Perl HTML::TreeBuilder adding <html>, <head> and <body> tags to parsed content, how to stop or work around it?

860 views Asked by At

Background:
I'm using HTML::TreeBuilder to parse an entire html page, say "whole_page" for reference's sake. I'm then using the inherited parse_content method (same as for whole_page) of a new TreeBuilder object to to parse a chunk of html, say "html_to_insert". The root element of html_to_insert should be a <div> tag. Ultimately, the html_to_insert tree needs to be inserted into the the whole_page tree.

Problem:
The html_to_insert tree is being wrapped with <html>, <head> and <body> tags, which I obviously don't need.
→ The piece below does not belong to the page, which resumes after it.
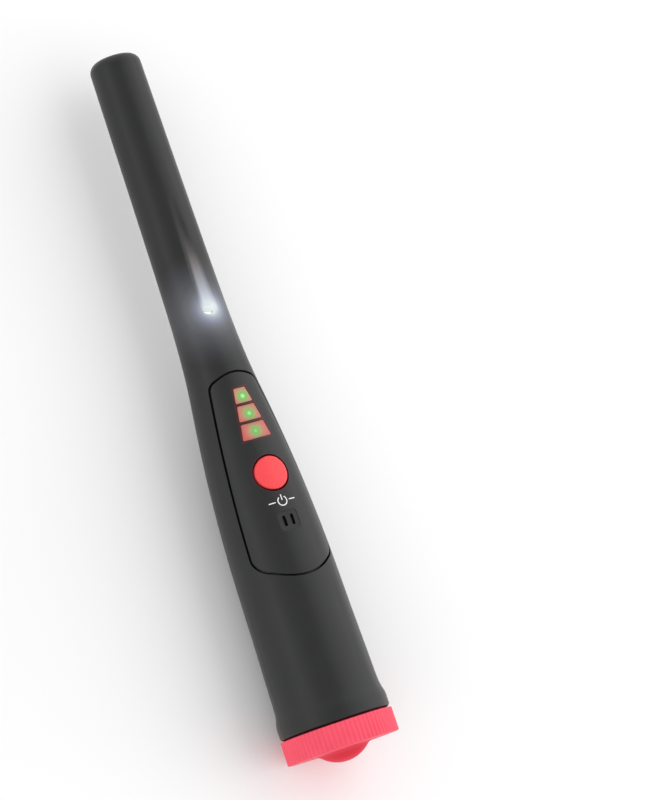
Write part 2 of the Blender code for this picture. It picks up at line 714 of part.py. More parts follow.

I looked at HTML::Parser to see if there was a parameter that might solve the problem, but I couldn't find anything.

Question:
Is there a simple way to stop the parse method from wrapping html_to_insert with the un-needed tags? Knowing what I'm trying to do, am I doing this ass backwards (is there a better way)?

Thanks for any help.

2

There are 2 answers

2
Tanktalus On

If you can ensure your HTML is XHTML-compliant, that is, it's a proper XML document, you may be able to use XML tools to do the job instead. In the past, I've used XML::Twig for this type of job, it was a bit easier that way.

Of course, if you're parsing arbitrary web pages from the internet, you may not have this type of guarantee.

0
bvr On

You might want to look on guts method in HTML::Tree. It returns only non-implicit nodes as a list.